Task to complete: Return, exactly as written, every line from the first line of the data below through the line that contains "bore_lead_bevel = 0.4".

Provided data:
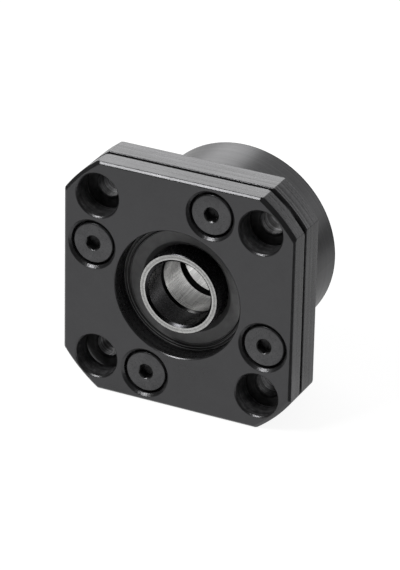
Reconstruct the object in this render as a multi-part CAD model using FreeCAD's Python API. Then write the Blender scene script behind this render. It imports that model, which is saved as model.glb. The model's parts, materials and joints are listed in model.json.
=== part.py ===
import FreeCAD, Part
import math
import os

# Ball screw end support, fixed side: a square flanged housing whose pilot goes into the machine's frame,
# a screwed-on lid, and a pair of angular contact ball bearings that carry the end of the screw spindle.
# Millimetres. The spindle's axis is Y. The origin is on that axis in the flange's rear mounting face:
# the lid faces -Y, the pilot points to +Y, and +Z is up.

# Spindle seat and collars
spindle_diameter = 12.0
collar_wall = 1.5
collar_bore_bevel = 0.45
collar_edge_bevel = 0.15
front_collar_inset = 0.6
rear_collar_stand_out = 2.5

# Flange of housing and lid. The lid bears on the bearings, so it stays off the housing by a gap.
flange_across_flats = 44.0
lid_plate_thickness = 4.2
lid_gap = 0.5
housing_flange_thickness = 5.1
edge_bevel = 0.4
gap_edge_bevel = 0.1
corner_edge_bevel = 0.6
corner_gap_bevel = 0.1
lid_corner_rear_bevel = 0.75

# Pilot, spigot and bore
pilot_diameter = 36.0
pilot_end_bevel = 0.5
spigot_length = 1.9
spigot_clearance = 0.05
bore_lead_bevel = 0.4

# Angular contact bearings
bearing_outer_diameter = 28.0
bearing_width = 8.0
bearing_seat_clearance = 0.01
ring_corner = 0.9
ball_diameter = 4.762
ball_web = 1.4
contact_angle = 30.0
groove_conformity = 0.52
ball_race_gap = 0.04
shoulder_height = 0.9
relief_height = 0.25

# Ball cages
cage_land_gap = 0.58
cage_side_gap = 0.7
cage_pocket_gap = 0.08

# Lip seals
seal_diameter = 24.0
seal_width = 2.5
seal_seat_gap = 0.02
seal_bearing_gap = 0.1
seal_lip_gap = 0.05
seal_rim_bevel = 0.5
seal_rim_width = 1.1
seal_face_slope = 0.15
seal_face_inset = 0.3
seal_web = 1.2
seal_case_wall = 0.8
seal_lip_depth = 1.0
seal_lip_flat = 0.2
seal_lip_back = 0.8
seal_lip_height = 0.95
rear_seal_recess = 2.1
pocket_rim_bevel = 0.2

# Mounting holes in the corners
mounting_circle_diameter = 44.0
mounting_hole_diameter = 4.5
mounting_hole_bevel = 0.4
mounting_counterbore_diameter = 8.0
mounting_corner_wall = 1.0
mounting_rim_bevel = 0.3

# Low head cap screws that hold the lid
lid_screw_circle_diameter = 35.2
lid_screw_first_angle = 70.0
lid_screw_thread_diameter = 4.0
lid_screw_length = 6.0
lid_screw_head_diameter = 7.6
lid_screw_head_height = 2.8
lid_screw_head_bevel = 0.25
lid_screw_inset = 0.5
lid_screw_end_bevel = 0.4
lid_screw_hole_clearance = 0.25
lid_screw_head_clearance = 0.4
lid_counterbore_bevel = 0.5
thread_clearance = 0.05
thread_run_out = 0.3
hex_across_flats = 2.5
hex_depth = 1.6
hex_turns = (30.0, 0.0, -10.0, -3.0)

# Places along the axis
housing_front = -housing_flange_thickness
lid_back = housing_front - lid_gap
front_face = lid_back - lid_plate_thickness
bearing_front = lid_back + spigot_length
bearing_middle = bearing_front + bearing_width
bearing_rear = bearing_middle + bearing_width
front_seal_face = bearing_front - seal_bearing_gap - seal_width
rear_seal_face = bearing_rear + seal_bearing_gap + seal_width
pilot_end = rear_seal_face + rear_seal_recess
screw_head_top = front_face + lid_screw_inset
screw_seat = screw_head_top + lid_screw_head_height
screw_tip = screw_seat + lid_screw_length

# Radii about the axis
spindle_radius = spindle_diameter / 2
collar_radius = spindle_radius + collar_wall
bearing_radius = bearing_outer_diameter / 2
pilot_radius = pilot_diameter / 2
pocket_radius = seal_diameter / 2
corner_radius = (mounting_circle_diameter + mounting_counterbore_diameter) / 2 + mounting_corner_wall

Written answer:
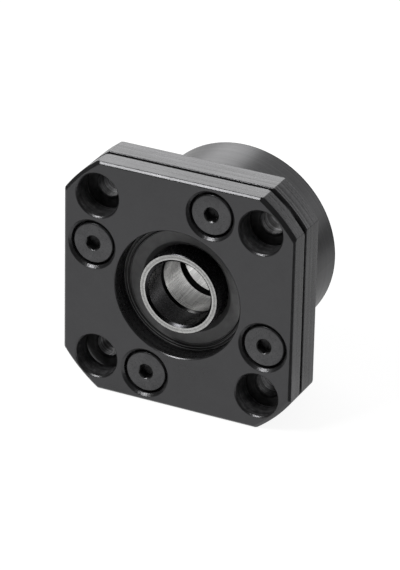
Reconstruct the object in this render as a multi-part CAD model using FreeCAD's Python API. Then write the Blender scene script behind this render. It imports that model, which is saved as model.glb. The model's parts, materials and joints are listed in model.json.
=== part.py ===
import FreeCAD, Part
import math
import os

# Ball screw end support, fixed side: a square flanged housing whose pilot goes into the machine's frame,
# a screwed-on lid, and a pair of angular contact ball bearings that carry the end of the screw spindle.
# Millimetres. The spindle's axis is Y. The origin is on that axis in the flange's rear mounting face:
# the lid faces -Y, the pilot points to +Y, and +Z is up.

# Spindle seat and collars
spindle_diameter = 12.0
collar_wall = 1.5
collar_bore_bevel = 0.45
collar_edge_bevel = 0.15
front_collar_inset = 0.6
rear_collar_stand_out = 2.5

# Flange of housing and lid. The lid bears on the bearings, so it stays off the housing by a gap.
flange_across_flats = 44.0
lid_plate_thickness = 4.2
lid_gap = 0.5
housing_flange_thickness = 5.1
edge_bevel = 0.4
gap_edge_bevel = 0.1
corner_edge_bevel = 0.6
corner_gap_bevel = 0.1
lid_corner_rear_bevel = 0.75

# Pilot, spigot and bore
pilot_diameter = 36.0
pilot_end_bevel = 0.5
spigot_length = 1.9
spigot_clearance = 0.05
bore_lead_bevel = 0.4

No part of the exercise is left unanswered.